## BRIEF
Reproduce the entire listing word for word.

= = = = =

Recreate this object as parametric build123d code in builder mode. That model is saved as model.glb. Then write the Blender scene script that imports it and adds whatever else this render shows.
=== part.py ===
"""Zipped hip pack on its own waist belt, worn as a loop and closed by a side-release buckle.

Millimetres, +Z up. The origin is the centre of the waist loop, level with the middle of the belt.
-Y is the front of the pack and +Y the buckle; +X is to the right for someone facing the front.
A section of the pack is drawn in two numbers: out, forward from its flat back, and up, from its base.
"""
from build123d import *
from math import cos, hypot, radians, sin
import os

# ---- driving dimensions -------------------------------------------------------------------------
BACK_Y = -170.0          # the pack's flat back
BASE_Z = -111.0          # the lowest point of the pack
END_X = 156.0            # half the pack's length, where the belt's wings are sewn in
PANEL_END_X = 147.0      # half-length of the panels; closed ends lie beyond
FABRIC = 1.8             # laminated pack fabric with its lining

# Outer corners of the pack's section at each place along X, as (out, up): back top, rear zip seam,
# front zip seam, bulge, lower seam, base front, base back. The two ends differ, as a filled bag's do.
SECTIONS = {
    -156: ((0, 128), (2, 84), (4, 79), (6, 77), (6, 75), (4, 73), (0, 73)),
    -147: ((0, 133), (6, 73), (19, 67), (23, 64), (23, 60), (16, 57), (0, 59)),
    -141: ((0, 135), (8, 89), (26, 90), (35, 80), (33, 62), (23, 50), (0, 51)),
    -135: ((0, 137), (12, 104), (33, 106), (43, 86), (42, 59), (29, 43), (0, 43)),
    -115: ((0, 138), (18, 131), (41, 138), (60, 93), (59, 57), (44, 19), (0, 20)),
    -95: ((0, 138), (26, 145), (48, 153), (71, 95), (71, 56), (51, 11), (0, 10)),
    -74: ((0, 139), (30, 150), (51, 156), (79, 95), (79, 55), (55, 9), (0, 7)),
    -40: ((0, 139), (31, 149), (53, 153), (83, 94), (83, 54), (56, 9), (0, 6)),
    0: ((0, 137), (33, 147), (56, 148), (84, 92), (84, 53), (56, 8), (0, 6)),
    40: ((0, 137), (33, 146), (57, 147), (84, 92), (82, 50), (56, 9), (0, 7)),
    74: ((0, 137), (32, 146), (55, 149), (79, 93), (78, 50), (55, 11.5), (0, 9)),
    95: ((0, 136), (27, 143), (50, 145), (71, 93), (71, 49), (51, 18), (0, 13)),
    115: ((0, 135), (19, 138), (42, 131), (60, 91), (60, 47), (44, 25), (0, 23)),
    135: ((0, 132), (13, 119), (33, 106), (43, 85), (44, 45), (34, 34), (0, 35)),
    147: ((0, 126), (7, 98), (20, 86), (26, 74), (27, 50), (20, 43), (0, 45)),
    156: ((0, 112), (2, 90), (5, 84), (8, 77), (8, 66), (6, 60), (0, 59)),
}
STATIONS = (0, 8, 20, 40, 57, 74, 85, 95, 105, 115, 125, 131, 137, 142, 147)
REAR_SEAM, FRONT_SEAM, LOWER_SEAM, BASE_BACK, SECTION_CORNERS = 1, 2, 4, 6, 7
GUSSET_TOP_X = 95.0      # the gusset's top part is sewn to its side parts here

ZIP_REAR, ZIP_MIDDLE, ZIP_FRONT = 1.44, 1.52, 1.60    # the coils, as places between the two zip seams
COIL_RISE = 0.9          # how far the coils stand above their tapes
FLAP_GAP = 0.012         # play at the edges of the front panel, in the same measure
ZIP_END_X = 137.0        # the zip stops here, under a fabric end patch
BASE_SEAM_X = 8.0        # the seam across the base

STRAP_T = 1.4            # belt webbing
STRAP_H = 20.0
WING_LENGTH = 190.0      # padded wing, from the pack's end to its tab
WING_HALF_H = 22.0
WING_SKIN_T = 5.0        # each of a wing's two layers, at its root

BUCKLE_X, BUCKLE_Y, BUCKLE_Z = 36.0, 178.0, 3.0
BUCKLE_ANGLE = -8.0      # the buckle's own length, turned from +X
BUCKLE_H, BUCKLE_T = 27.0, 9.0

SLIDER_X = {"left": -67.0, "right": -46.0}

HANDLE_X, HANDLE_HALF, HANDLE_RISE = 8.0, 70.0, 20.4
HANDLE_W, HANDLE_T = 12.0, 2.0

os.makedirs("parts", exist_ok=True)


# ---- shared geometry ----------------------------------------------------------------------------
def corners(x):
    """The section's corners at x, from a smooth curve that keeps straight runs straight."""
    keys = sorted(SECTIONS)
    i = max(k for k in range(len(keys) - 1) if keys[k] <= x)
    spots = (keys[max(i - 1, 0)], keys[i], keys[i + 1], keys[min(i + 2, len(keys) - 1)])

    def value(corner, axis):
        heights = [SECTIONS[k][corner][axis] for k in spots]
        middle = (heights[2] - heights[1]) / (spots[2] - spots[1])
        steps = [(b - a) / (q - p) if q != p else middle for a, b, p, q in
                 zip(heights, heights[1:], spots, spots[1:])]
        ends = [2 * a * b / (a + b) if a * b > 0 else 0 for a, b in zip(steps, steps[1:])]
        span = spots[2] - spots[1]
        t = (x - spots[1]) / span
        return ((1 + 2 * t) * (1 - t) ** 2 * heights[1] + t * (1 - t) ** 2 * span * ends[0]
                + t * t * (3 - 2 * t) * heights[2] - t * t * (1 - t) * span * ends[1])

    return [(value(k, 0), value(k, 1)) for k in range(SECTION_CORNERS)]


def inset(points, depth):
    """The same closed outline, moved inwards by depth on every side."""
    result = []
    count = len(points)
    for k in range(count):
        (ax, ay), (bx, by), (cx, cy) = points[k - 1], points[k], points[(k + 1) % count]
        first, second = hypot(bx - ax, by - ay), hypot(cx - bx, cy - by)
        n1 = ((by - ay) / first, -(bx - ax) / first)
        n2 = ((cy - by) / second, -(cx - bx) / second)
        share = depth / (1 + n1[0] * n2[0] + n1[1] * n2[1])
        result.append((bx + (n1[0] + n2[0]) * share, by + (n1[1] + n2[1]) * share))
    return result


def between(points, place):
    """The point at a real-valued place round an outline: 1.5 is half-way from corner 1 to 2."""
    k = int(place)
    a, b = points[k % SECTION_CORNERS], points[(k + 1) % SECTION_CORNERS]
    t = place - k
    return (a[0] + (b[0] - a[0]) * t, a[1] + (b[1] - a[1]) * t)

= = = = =

## RESULT FOR THIS TASK
Recreate this object as parametric build123d code in builder mode. That model is saved as model.glb. Then write the Blender scene script that imports it and adds whatever else this render shows.
=== part.py ===
"""Zipped hip pack on its own waist belt, worn as a loop and closed by a side-release buckle.

Millimetres, +Z up. The origin is the centre of the waist loop, level with the middle of the belt.
-Y is the front of the pack and +Y the buckle; +X is to the right for someone facing the front.
A section of the pack is drawn in two numbers: out, forward from its flat back, and up, from its base.
"""
from build123d import *
from math import cos, hypot, radians, sin
import os

# ---- driving dimensions -------------------------------------------------------------------------
BACK_Y = -170.0          # the pack's flat back
BASE_Z = -111.0          # the lowest point of the pack
END_X = 156.0            # half the pack's length, where the belt's wings are sewn in
PANEL_END_X = 147.0      # half-length of the panels; closed ends lie beyond
FABRIC = 1.8             # laminated pack fabric with its lining

# Outer corners of the pack's section at each place along X, as (out, up): back top, rear zip seam,
# front zip seam, bulge, lower seam, base front, base back. The two ends differ, as a filled bag's do.
SECTIONS = {
    -156: ((0, 128), (2, 84), (4, 79), (6, 77), (6, 75), (4, 73), (0, 73)),
    -147: ((0, 133), (6, 73), (19, 67), (23, 64), (23, 60), (16, 57), (0, 59)),
    -141: ((0, 135), (8, 89), (26, 90), (35, 80), (33, 62), (23, 50), (0, 51)),
    -135: ((0, 137), (12, 104), (33, 106), (43, 86), (42, 59), (29, 43), (0, 43)),
    -115: ((0, 138), (18, 131), (41, 138), (60, 93), (59, 57), (44, 19), (0, 20)),
    -95: ((0, 138), (26, 145), (48, 153), (71, 95), (71, 56), (51, 11), (0, 10)),
    -74: ((0, 139), (30, 150), (51, 156), (79, 95), (79, 55), (55, 9), (0, 7)),
    -40: ((0, 139), (31, 149), (53, 153), (83, 94), (83, 54), (56, 9), (0, 6)),
    0: ((0, 137), (33, 147), (56, 148), (84, 92), (84, 53), (56, 8), (0, 6)),
    40: ((0, 137), (33, 146), (57, 147), (84, 92), (82, 50), (56, 9), (0, 7)),
    74: ((0, 137), (32, 146), (55, 149), (79, 93), (78, 50), (55, 11.5), (0, 9)),
    95: ((0, 136), (27, 143), (50, 145), (71, 93), (71, 49), (51, 18), (0, 13)),
    115: ((0, 135), (19, 138), (42, 131), (60, 91), (60, 47), (44, 25), (0, 23)),
    135: ((0, 132), (13, 119), (33, 106), (43, 85), (44, 45), (34, 34), (0, 35)),
    147: ((0, 126), (7, 98), (20, 86), (26, 74), (27, 50), (20, 43), (0, 45)),
    156: ((0, 112), (2, 90), (5, 84), (8, 77), (8, 66), (6, 60), (0, 59)),
}
STATIONS = (0, 8, 20, 40, 57, 74, 85, 95, 105, 115, 125, 131, 137, 142, 147)
REAR_SEAM, FRONT_SEAM, LOWER_SEAM, BASE_BACK, SECTION_CORNERS = 1, 2, 4, 6, 7
GUSSET_TOP_X = 95.0      # the gusset's top part is sewn to its side parts here

ZIP_REAR, ZIP_MIDDLE, ZIP_FRONT = 1.44, 1.52, 1.60    # the coils, as places between the two zip seams
COIL_RISE = 0.9          # how far the coils stand above their tapes
FLAP_GAP = 0.012         # play at the edges of the front panel, in the same measure
ZIP_END_X = 137.0        # the zip stops here, under a fabric end patch
BASE_SEAM_X = 8.0        # the seam across the base

STRAP_T = 1.4            # belt webbing
STRAP_H = 20.0
WING_LENGTH = 190.0      # padded wing, from the pack's end to its tab
WING_HALF_H = 22.0
WING_SKIN_T = 5.0        # each of a wing's two layers, at its root

BUCKLE_X, BUCKLE_Y, BUCKLE_Z = 36.0, 178.0, 3.0
BUCKLE_ANGLE = -8.0      # the buckle's own length, turned from +X
BUCKLE_H, BUCKLE_T = 27.0, 9.0

SLIDER_X = {"left": -67.0, "right": -46.0}

HANDLE_X, HANDLE_HALF, HANDLE_RISE = 8.0, 70.0, 20.4
HANDLE_W, HANDLE_T = 12.0, 2.0

os.makedirs("parts", exist_ok=True)


# ---- shared geometry ----------------------------------------------------------------------------
def corners(x):
    """The section's corners at x, from a smooth curve that keeps straight runs straight."""
    keys = sorted(SECTIONS)
    i = max(k for k in range(len(keys) - 1) if keys[k] <= x)
    spots = (keys[max(i - 1, 0)], keys[i], keys[i + 1], keys[min(i + 2, len(keys) - 1)])

    def value(corner, axis):
        heights = [SECTIONS[k][corner][axis] for k in spots]
        middle = (heights[2] - heights[1]) / (spots[2] - spots[1])
        steps = [(b - a) / (q - p) if q != p else middle for a, b, p, q in
                 zip(heights, heights[1:], spots, spots[1:])]
        ends = [2 * a * b / (a + b) if a * b > 0 else 0 for a, b in zip(steps, steps[1:])]
        span = spots[2] - spots[1]
        t = (x - spots[1]) / span
        return ((1 + 2 * t) * (1 - t) ** 2 * heights[1] + t * (1 - t) ** 2 * span * ends[0]
                + t * t * (3 - 2 * t) * heights[2] - t * t * (1 - t) * span * ends[1])

    return [(value(k, 0), value(k, 1)) for k in range(SECTION_CORNERS)]


def inset(points, depth):
    """The same closed outline, moved inwards by depth on every side."""
    result = []
    count = len(points)
    for k in range(count):
        (ax, ay), (bx, by), (cx, cy) = points[k - 1], points[k], points[(k + 1) % count]
        first, second = hypot(bx - ax, by - ay), hypot(cx - bx, cy - by)
        n1 = ((by - ay) / first, -(bx - ax) / first)
        n2 = ((cy - by) / second, -(cx - bx) / second)
        share = depth / (1 + n1[0] * n2[0] + n1[1] * n2[1])
        result.append((bx + (n1[0] + n2[0]) * share, by + (n1[1] + n2[1]) * share))
    return result


def between(points, place):
    """The point at a real-valued place round an outline: 1.5 is half-way from corner 1 to 2."""
    k = int(place)
    a, b = points[k % SECTION_CORNERS], points[(k + 1) % SECTION_CORNERS]
    t = place - k
    return (a[0] + (b[0] - a[0]) * t, a[1] + (b[1] - a[1]) * t)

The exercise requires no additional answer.